In a world where loving yourself is often considered vain, the teaching of self-care is just a part of an even bigger picture. Educational empowerment is another key to unlocking unlimited potential. This year, BSU hopes to help students learn and understand new terminologies and develop skills to form educated opinions on social issues.

Specifically, intersectionality — a term that has skyrocketed in usage within the last forty years since its first appearance in the 1980s – is also something that they hope to address and help students understand.

Intersectionality is defined as the connection between multiple social categorizations as they apply to an individual or group, creating overlapping systems of discrimination or disadvantage.

Basically, it is the idea that all oppressive institutions (racism, sexism, transphobia etc.) are connected and can’t be evaluated separately.

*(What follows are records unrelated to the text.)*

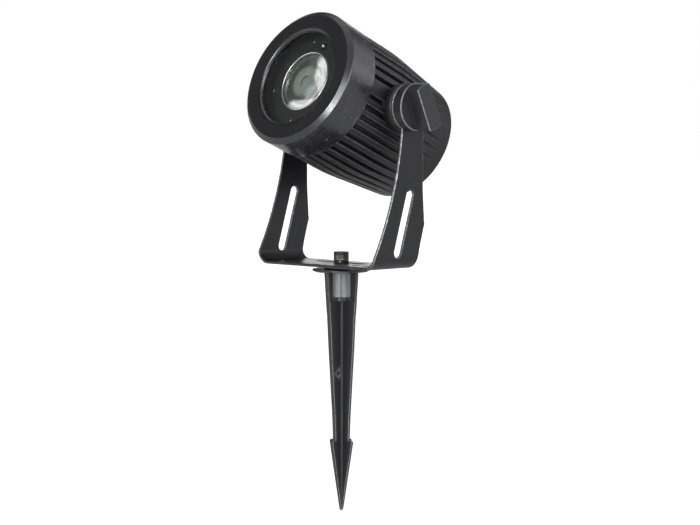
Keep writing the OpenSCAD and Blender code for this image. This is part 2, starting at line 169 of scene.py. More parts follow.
class Piece:
    """Collects points in millimetres, faces and a wear value a point.

    New points go through the current matrix, which may change between parts of a piece.
    Where rings are given normals, all of them are, and the built mesh keeps them exactly.
    """

    def __init__(self, matrix=IDENTITY):
        self.points, self.faces, self.wear, self.normals = [], [], [], []
        self.matrix = matrix

    def add(self, point, wear=0.0):
        self.points.append(self.matrix @ Vector(point))
        self.wear.append(wear)
        return len(self.points) - 1

    def ring(self, points, wear=0.0, normals=()):
        self.normals += [tuple(normal.normalized()) for normal in normals]
        return [self.add(point, wear) for point in points]

    def bridge(self, rings, closed=False):
        """Faces between each ring and the next; closed also joins the last to the first."""
        for a, b in zip(rings, rings[1:] + rings[:1] if closed else rings[1:]):
            for i in range(len(a)):
                j = (i + 1) % len(a)
                face = list(dict.fromkeys([a[i], a[j], b[j], b[i]]))
                if len(face) > 2:
                    self.faces.append(face)

    def cap(self, loops, flip=False, flatten=None):
        """Fills loops of point indices; the first is the outline, the rest are holes."""
        inverse = self.matrix.inverted()
        flatten = flatten or (lambda point: inverse @ point)
        indices = [i for loop in loops for i in loop]
        flat = [[flatten(self.points[i]) for i in loop] for loop in loops]
        for triangle in geometry.tessellate_polygon(flat):
            face = [indices[k] for k in triangle]
            self.faces.append(face[::-1] if flip else face)

    def turned_rings(self, profile, count, reshape=None):
        """Rings round local Z from (r, z, wear); r = 0 becomes one point.

        reshape, where given, turns (angle, r, z) into another radius.
        """
        rings = []
        for r, z, wear in profile:
            if r < 1e-3:
                rings.append([self.add((0, 0, z), wear)] * count)
                continue
            points = []
            for i in range(count):
                angle = 360 * i / count
                points.append((*polar(reshape(angle, r, z) if reshape else r, angle), z))
            rings.append(self.ring(points, wear))
        return rings

    def lathe(self, profile, count, closed=True, reshape=None):
        self.bridge(self.turned_rings(profile, count, reshape), closed)

    def plate(self, loops, thickness, radius, middle=0.0):
        """A flat sheet in local XY with rounded edges; outline anticlockwise, holes clockwise."""
        tops, bottoms = [], []
        for loop in loops:
            rings = []
            for distance, height, wear in edge_rings(thickness, radius):
                points = [(p.x, p.y, middle + height) for p in inset(loop, distance)]
                rings.append(self.ring(points, wear))
            self.bridge(rings)
            bottoms.append(rings[0])
            tops.append(rings[-1])
        self.cap(tops)
        self.cap(bottoms, flip=True)

    def build(self, name, material, angle=40):
        """Makes the object; angle is the sharpest one still smoothed, in degrees."""
        mesh = bpy.data.meshes.new(name)
        mesh.from_pydata([point * MM for point in self.points], [], self.faces)
        wear = mesh.color_attributes.new("wear", "FLOAT_COLOR", "POINT")
        for i, value in enumerate(self.wear):
            wear.data[i].color = (value, value, value, 1)
        mesh.materials.append(material)
        bm = bmesh.new()
        bm.from_mesh(mesh)
        if not self.normals:
            bmesh.ops.remove_doubles(bm, verts=bm.verts, dist=1e-7)
        bmesh.ops.recalc_face_normals(bm, faces=bm.faces)
        bm.to_mesh(mesh)
        bm.free()
        obj = bpy.data.objects.new(name, mesh)
        bpy.context.scene.collection.objects.link(obj)
        if self.normals:
            mesh.shade_smooth()
            mesh.normals_split_custom_set_from_vertices(self.normals)
        else:
            smooth_object(obj, angle)
        return obj


def turned(profile, count, matrix=IDENTITY, closed=True, steps=4, reshape=None):
    """A piece turned from a filleted profile."""
    piece = Piece(matrix)
    piece.lathe(fillet(profile, closed, steps), count, closed, reshape)
    return piece


def fit(obj, body, slot, *nodes):
    """Hangs an object on its moving body, in place of CAD nodes; slot is not used."""
    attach(obj, body)
    if nodes:
        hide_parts(*nodes)
    return obj


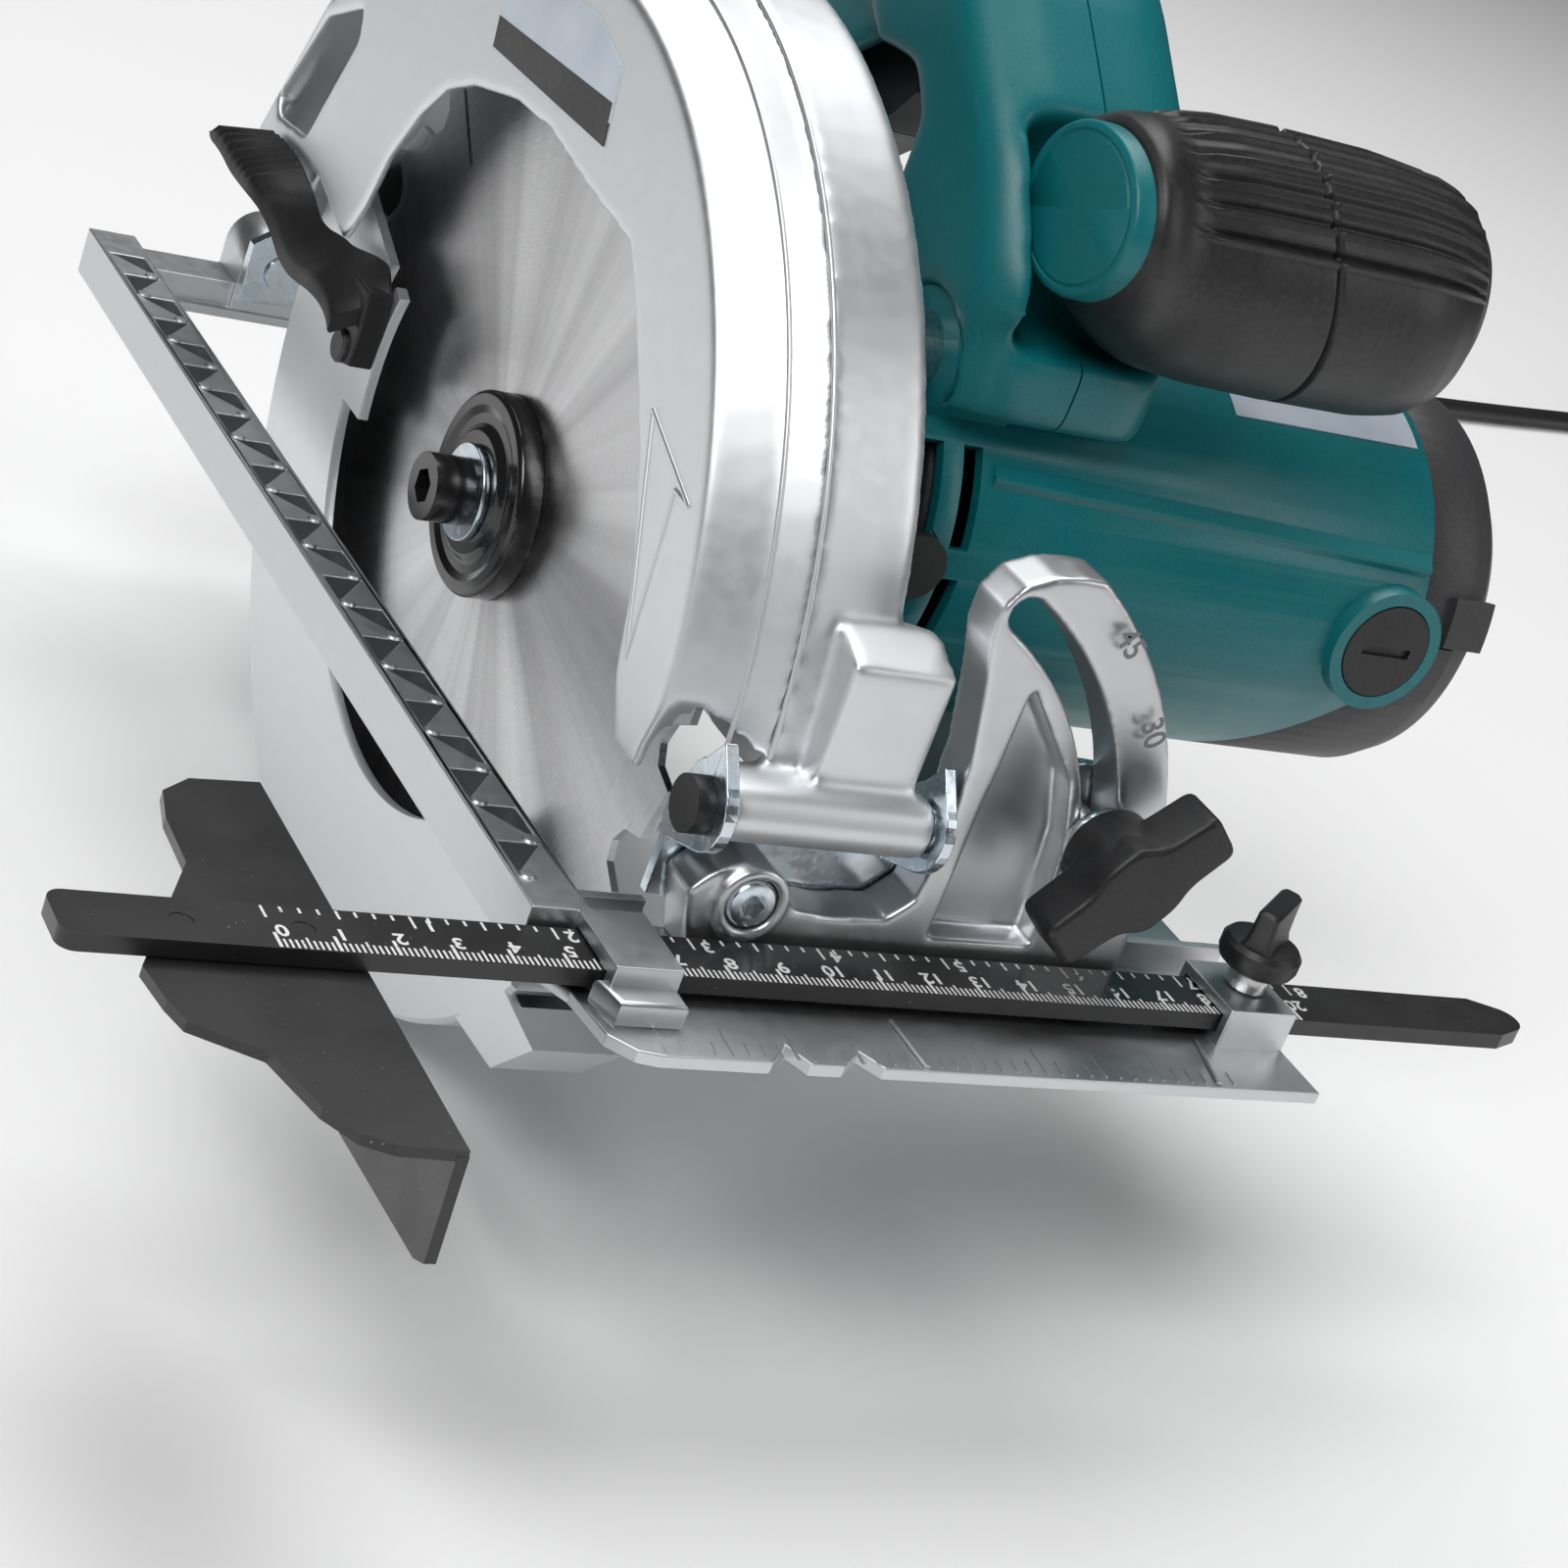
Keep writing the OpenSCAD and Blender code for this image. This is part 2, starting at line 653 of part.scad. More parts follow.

For example, the forms of oppression experienced by white, middle-class women are different from those experienced by black, middle-class women; but one form of oppression simply cannot be evaluated on its own without acknowledging the other as the systems doing the oppressing are connected.

The BSU continues to motivate students on campus to get out of their comfort zones and to begin asking some of the hard questions. It hopes to help students understand that inequality affects the masses, not just those who are under the thumb of oppressive institutions.

Though a group whose views are considered “a little left … We want perspective,” according to Gonzalez.
The BSU hopes to recruit a group of non-violent activists who want to help educate those around them, regardless of background, interests or views.

The fall quarter “Mix and Mingle” will be on Friday, Oct. 14 at 1:30 p.m. in the PUB game room. This event will be rather “chill and informal,” BSU member Yadiwa Cain said. They will be deciding meeting dates and setting the agenda based on member consensus and availability.

As Cain said, “You don’t have to be black to be in BSU, you just need to be down for black lives.”